The broad consensus is that more insurers are likely to develop direct platforms for mid and some high net worth packages, because the risks in this sector do not require the same level of underwriting as other high and ultra-high net worth products. “The market is not as complicated as some insurers and brokers have made out,” Sims adds. “I think it is only a matter of time before it gets more commoditised.”
But key players are confident that brokers will remain a vital presence in this market. Despite Hiscox’s foray into direct distribution, Tusler says brokers remain a core part of the insurer’s strategy.
HSBC’s Jobson warns, however, that these extra challenges mean that brokers need to remain on top of their game when attracting and retaining clients. “Brokers who give advice are critical. But they need to know the market in order to advise which insurer is most appropriate for each client.
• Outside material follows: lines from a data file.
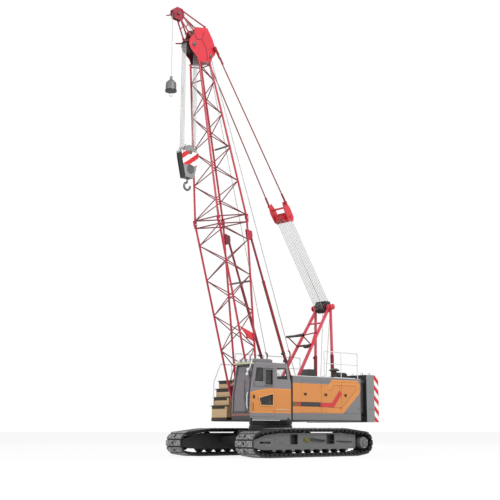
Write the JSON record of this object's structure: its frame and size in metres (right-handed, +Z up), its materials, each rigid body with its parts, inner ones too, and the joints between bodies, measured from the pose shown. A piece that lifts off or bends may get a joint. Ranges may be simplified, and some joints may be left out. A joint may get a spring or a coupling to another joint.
{
  "type": "crawler crane with pinned lattice boom",
  "caption": "Crawler crane with lattice boom, tip extension, hook block, ball hook, gantry, backstops, winches, cab with opening door, machinery houses with doors, stacked counterweight.",
  "frame": {"origin": "on the ground under the slewing axis, at the centre of the tracks' footprint", "axes": "+X to the front where the boom leans, +Y to the cab side, +Z up"},
  "size_m": [9.2591, 4.48, 15.7166],
  "materials": {
    "track_steel": "matte",
    "frame_grey": "satin",
    "chassis_black": "satin",
    "body_orange": "gloss",
    "body_grey": "satin",
    "boom_red": "gloss",
    "stop_red": "satin",
    "ballast_grey": "matte",
    "drum_grey": "satin",
    "bare_steel": "satin",
    "rope_steel": "satin",
    "block_paint": "satin",
    "ball_iron": "satin",
    "cab_glass": "gloss",
    "seat_fabric": "matte",
    "trim_plastic": "matte",
    "rail_white": "satin",
    "engine_iron": "matte"
  },
  "bodies": {
    "undercarriage": {"carbody": "chassis_black", "slew_ring": "chassis_black", "track_frame_left": "frame_grey", "track_frame_right": "frame_grey", "track_left": "track_steel", "track_right": "track_steel", "drive_sprockets": "frame_grey", "idlers": "frame_grey", "track_rollers": "track_steel"},
    "upper": {"deck_frame": "chassis_black", "house_left": "body_grey", "house_right": "body_grey", "engine": "engine_iron", "counterweight_lower": "ballast_grey", "counterweight_middle": "ballast_grey", "counterweight_upper": "ballast_grey", "step_box": "body_orange", "handrails": "rail_white", "cab_shell": "body_grey", "cab_glass": "cab_glass", "cab_seat": "seat_fabric", "cab_controls": "trim_plastic", "air_cleaner": "trim_plastic", "roof_locker": "chassis_black", "gantry_front": "boom_red", "gantry_rear": "boom_red", "gantry_head": "stop_red", "rope_guide": "stop_red"},
    "boom": {"boom_base": "boom_red", "boom_top": "boom_red", "boom_head": "boom_red", "boom_sheaves": "drum_grey", "tip_extension": "boom_red", "pendants": "stop_red", "bridle": "boom_red"},
    "main_hook_line": {"main_falls": "rope_steel", "hook_block": "block_paint", "main_hook": "bare_steel"},
    "aux_hook_line": {"aux_rope": "rope_steel", "aux_ball": "ball_iron", "aux_hook": "bare_steel"},
    "backstop_outer": {"backstop_tubes": "stop_red"},
    "backstop_inner": {"backstop_rods": "stop_red"},
    "winch_front": {"front_drum": "drum_grey"},
    "winch_main": {"main_drum": "drum_grey"},
    "winch_boom": {"boom_hoist_drum": "drum_grey"},
    "cab_door_leaf": {"cab_door": "body_orange", "cab_door_glass": "cab_glass"},
    "left_leaf_front": {"left_door_front": "body_orange"},
    "left_leaf_middle": {"left_door_middle": "body_orange"},
    "left_leaf_rear": {"left_door_rear": "body_orange"},
    "right_leaf_front": {"right_door_front": "body_orange"},
    "right_leaf_middle": {"right_door_middle": "body_orange"},
    "right_leaf_rear": {"right_door_rear": "body_orange"}
  },
  "joints": [
    {"name": "slew", "type": "hinge", "parent": "undercarriage", "child": "upper", "pos_m": [0, 0, 1.2], "axis": [0, 0, 1], "continuous": true},
    {"name": "boom_luff", "type": "hinge", "parent": "upper", "child": "boom", "pos_m": [1.219, 0, 1.694], "axis": [0, 1, 0], "range_deg": [-1, 49]},
    {"name": "main_hook_hang", "type": "hinge", "parent": "boom", "child": "main_hook_line", "pos_m": [4.03759, 0, 14.44164], "axis": [0, 1, 0], "range_deg": [-50, 2]},
    {"name": "aux_hook_hang", "type": "hinge", "parent": "boom", "child": "aux_hook_line", "pos_m": [4.65207, 0, 15.4748], "axis": [0, 1, 0], "range_deg": [-50, 2]},
    {"name": "backstop_swing", "type": "hinge", "parent": "upper", "child": "backstop_outer", "pos_m": [-0.81, 0, 1.75], "axis": [0, 1, 0], "range_deg": [-2, 42]},
    {"name": "backstop_extend", "type": "slide", "parent": "backstop_outer", "child": "backstop_inner", "axis": [0.3722, 0, 0.9282], "range_m": [-0.04, 1.34]},
    {"name": "front_winch", "type": "hinge", "parent": "upper", "child": "winch_front", "pos_m": [-0.56, 0, 2.02], "axis": [0, 1, 0], "continuous": true},
    {"name": "main_winch", "type": "hinge", "parent": "upper", "child": "winch_main", "pos_m": [-1.84, 0, 2.02], "axis": [0, 1, 0], "continuous": true},
    {"name": "boom_winch", "type": "hinge", "parent": "upper", "child": "winch_boom", "pos_m": [-2.5, 0, 2], "axis": [0, 1, 0], "continuous": true},
    {"name": "cab_door_swing", "type": "hinge", "parent": "upper", "child": "cab_door_leaf", "pos_m": [1.306, 1.593, 2], "axis": [0, 0, 1], "range_deg": [0, 100]},
    {"name": "left_front_door_swing", "type": "hinge", "parent": "upper", "child": "left_leaf_front", "pos_m": [-1.002, 1.583, 2], "axis": [0, 0, 1], "range_deg": [0, 100]},
    {"name": "left_middle_door_swing", "type": "hinge", "parent": "upper", "child": "left_leaf_middle", "pos_m": [-2.068, 1.583, 2], "axis": [0, 0, 1], "range_deg": [0, 100]},
    {"name": "left_rear_door_swing", "type": "hinge", "parent": "upper", "child": "left_leaf_rear", "pos_m": [-3.092, 1.583, 2], "axis": [0, 0, 1], "range_deg": [0, 100]},
    {"name": "right_front_door_swing", "type": "hinge", "parent": "upper", "child": "right_leaf_front", "pos_m": [-1.002, -1.583, 2], "axis": [0, 0, -1], "range_deg": [0, 100]},
    {"name": "right_middle_door_swing", "type": "hinge", "parent": "upper", "child": "right_leaf_middle", "pos_m": [-2.068, -1.583, 2], "axis": [0, 0, -1], "range_deg": [0, 100]},
    {"name": "right_rear_door_swing", "type": "hinge", "parent": "upper", "child": "right_leaf_rear", "pos_m": [-3.092, -1.583, 2], "axis": [0, 0, -1], "range_deg": [0, 100]}
  ],
  "couplings": [
    {"joint": "main_hook_hang", "follows": "boom_luff", "ratio": -1},
    {"joint": "aux_hook_hang", "follows": "boom_luff", "ratio": -1},
    {"joint": "backstop_swing", "follows": "boom_luff", "ratio": 0.81997},
    {"joint": "backstop_extend", "follows": "boom_luff", "m_per_rad": 1.5044}
  ]
}
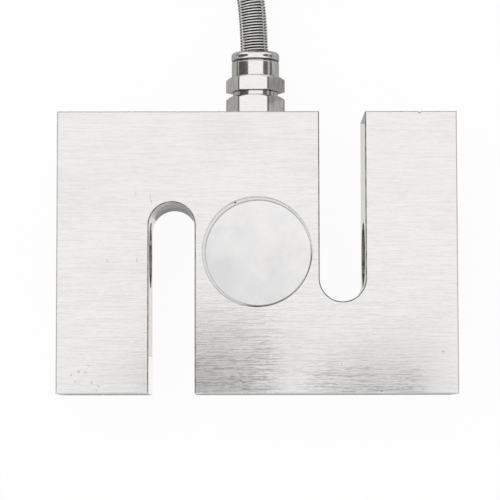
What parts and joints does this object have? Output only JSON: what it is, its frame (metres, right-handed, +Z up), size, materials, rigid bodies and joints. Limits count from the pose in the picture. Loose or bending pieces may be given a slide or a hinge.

They need to be actively involved in negotiation and risk management,” he says. “Clients are very keen to receive the right advice. But some brokers don’t give that advice.”
Overall, the industry remains confident that there is potential for growth, and the onus is on insurers and brokers to increase product penetration in an under-served market. It seems that, while the recession has rocked this sector, the groundwork for a thriving niche remains very much in place. IT
The typical high net worth individual
The average UK high net worth person is a 52 year-old male, with a significant number falling into the 51–65 age band, and came into wealth through inheritance. He invests heavily in alternative investments, with 19% of his portfolio allocated to these products, and is expected to increase his exposure to this category to 21% in the next two years.
He favours investment in Europe and North America, and is also very interested in emerging market equities and funds. He is particularly focused on tax optimisation and his financing needs, and has a markedly lower knowledge of financial products than his European counterparts.
Face-to-face relationship management is very important to him, and he is reliant on recommendations from someone he knows in choosing wealth managers.